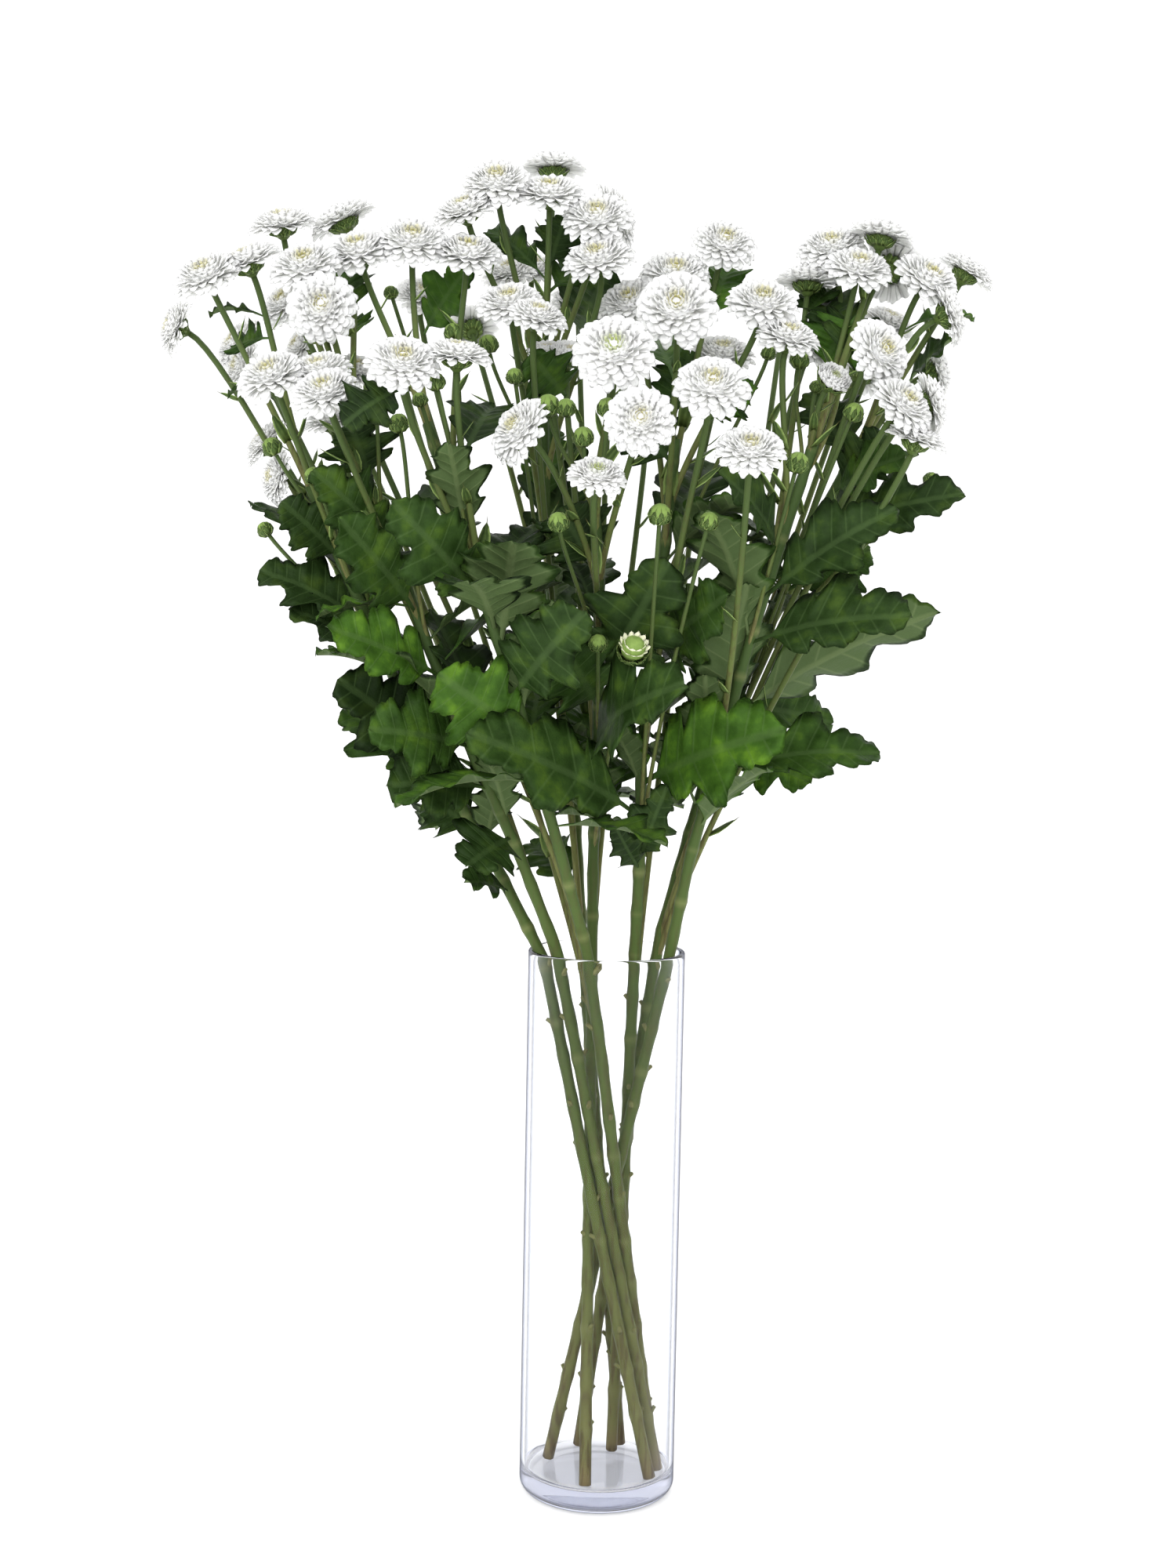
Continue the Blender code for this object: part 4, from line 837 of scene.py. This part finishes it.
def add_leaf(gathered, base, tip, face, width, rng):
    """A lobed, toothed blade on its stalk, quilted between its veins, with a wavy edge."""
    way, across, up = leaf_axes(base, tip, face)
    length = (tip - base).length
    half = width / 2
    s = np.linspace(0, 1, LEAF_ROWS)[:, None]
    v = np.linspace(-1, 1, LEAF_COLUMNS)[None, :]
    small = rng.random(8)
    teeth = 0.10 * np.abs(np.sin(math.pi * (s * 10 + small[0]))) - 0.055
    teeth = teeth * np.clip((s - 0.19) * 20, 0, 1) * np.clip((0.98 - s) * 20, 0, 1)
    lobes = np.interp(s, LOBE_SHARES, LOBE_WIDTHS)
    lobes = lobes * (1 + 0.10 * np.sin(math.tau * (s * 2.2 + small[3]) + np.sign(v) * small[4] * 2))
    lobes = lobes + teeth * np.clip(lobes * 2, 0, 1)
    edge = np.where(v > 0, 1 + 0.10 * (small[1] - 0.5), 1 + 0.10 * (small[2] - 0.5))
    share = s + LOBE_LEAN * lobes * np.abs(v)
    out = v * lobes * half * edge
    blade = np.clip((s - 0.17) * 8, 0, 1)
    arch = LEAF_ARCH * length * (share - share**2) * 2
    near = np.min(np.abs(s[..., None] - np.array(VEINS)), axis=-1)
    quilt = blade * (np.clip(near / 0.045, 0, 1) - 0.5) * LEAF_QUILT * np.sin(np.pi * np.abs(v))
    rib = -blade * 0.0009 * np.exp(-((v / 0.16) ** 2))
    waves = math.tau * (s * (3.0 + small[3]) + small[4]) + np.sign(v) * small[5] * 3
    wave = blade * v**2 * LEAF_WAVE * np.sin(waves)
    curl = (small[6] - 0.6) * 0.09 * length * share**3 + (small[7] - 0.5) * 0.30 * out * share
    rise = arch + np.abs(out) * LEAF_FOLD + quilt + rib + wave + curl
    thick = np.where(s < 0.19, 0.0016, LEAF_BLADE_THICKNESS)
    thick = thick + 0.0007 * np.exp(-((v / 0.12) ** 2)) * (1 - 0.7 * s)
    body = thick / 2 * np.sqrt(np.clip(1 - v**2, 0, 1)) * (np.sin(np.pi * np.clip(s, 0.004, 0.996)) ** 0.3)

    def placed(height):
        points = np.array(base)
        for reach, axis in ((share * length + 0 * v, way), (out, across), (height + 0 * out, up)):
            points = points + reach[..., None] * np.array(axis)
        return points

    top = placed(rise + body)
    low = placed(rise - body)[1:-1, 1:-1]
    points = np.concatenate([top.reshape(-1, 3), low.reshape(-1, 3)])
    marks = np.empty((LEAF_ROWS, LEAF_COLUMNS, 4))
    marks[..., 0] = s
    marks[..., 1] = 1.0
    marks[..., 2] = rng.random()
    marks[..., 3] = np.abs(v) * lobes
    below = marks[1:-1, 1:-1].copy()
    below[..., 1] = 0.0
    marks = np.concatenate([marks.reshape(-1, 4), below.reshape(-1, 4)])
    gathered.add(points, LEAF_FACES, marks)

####

Every line above should be written out again exactly as it stands.

OUTPUT FOR THIS TASK.
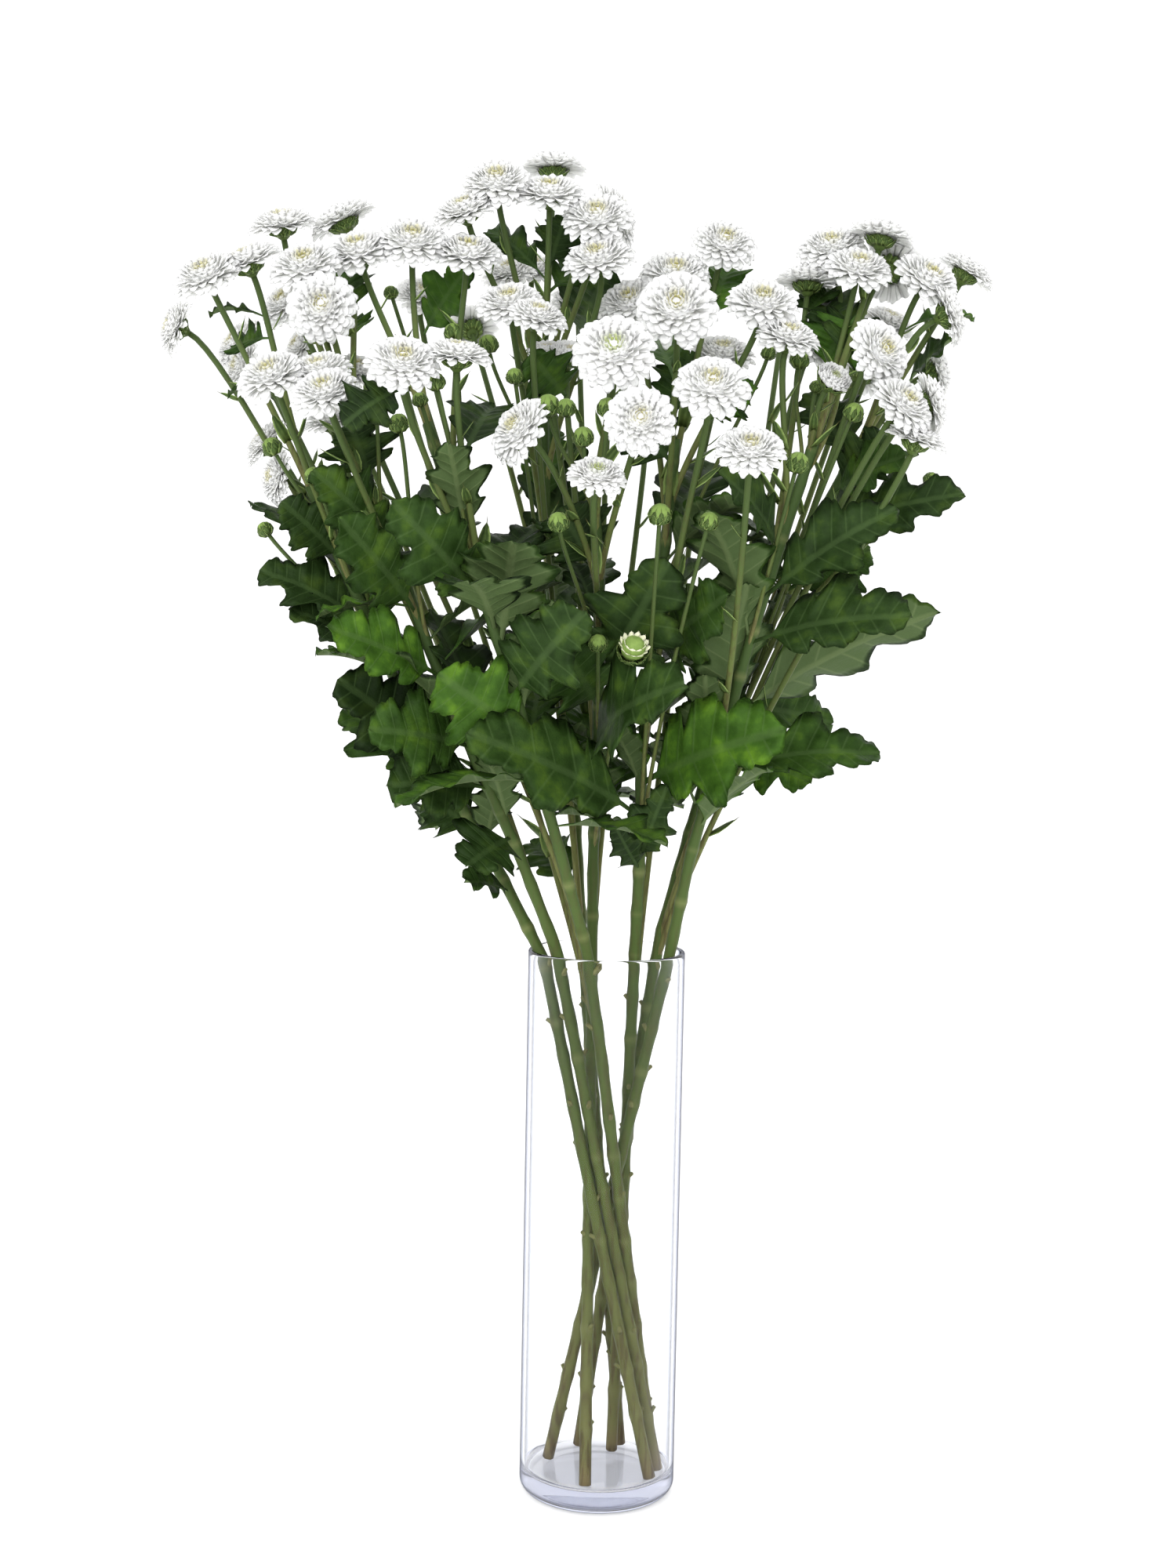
Continue the Blender code for this object: part 4, from line 837 of scene.py. This part finishes it.
def add_leaf(gathered, base, tip, face, width, rng):
    """A lobed, toothed blade on its stalk, quilted between its veins, with a wavy edge."""
    way, across, up = leaf_axes(base, tip, face)
    length = (tip - base).length
    half = width / 2
    s = np.linspace(0, 1, LEAF_ROWS)[:, None]
    v = np.linspace(-1, 1, LEAF_COLUMNS)[None, :]
    small = rng.random(8)
    teeth = 0.10 * np.abs(np.sin(math.pi * (s * 10 + small[0]))) - 0.055
    teeth = teeth * np.clip((s - 0.19) * 20, 0, 1) * np.clip((0.98 - s) * 20, 0, 1)
    lobes = np.interp(s, LOBE_SHARES, LOBE_WIDTHS)
    lobes = lobes * (1 + 0.10 * np.sin(math.tau * (s * 2.2 + small[3]) + np.sign(v) * small[4] * 2))
    lobes = lobes + teeth * np.clip(lobes * 2, 0, 1)
    edge = np.where(v > 0, 1 + 0.10 * (small[1] - 0.5), 1 + 0.10 * (small[2] - 0.5))
    share = s + LOBE_LEAN * lobes * np.abs(v)
    out = v * lobes * half * edge
    blade = np.clip((s - 0.17) * 8, 0, 1)
    arch = LEAF_ARCH * length * (share - share**2) * 2
    near = np.min(np.abs(s[..., None] - np.array(VEINS)), axis=-1)
    quilt = blade * (np.clip(near / 0.045, 0, 1) - 0.5) * LEAF_QUILT * np.sin(np.pi * np.abs(v))
    rib = -blade * 0.0009 * np.exp(-((v / 0.16) ** 2))
    waves = math.tau * (s * (3.0 + small[3]) + small[4]) + np.sign(v) * small[5] * 3
    wave = blade * v**2 * LEAF_WAVE * np.sin(waves)
    curl = (small[6] - 0.6) * 0.09 * length * share**3 + (small[7] - 0.5) * 0.30 * out * share
    rise = arch + np.abs(out) * LEAF_FOLD + quilt + rib + wave + curl
    thick = np.where(s < 0.19, 0.0016, LEAF_BLADE_THICKNESS)
    thick = thick + 0.0007 * np.exp(-((v / 0.12) ** 2)) * (1 - 0.7 * s)
    body = thick / 2 * np.sqrt(np.clip(1 - v**2, 0, 1)) * (np.sin(np.pi * np.clip(s, 0.004, 0.996)) ** 0.3)

    def placed(height):
        points = np.array(base)
        for reach, axis in ((share * length + 0 * v, way), (out, across), (height + 0 * out, up)):
            points = points + reach[..., None] * np.array(axis)
        return points

    top = placed(rise + body)
    low = placed(rise - body)[1:-1, 1:-1]
    points = np.concatenate([top.reshape(-1, 3), low.reshape(-1, 3)])
    marks = np.empty((LEAF_ROWS, LEAF_COLUMNS, 4))
    marks[..., 0] = s
    marks[..., 1] = 1.0
    marks[..., 2] = rng.random()
    marks[..., 3] = np.abs(v) * lobes
    below = marks[1:-1, 1:-1].copy()
    below[..., 1] = 0.0
    marks = np.concatenate([marks.reshape(-1, 4), below.reshape(-1, 4)])
    gathered.add(points, LEAF_FACES, marks)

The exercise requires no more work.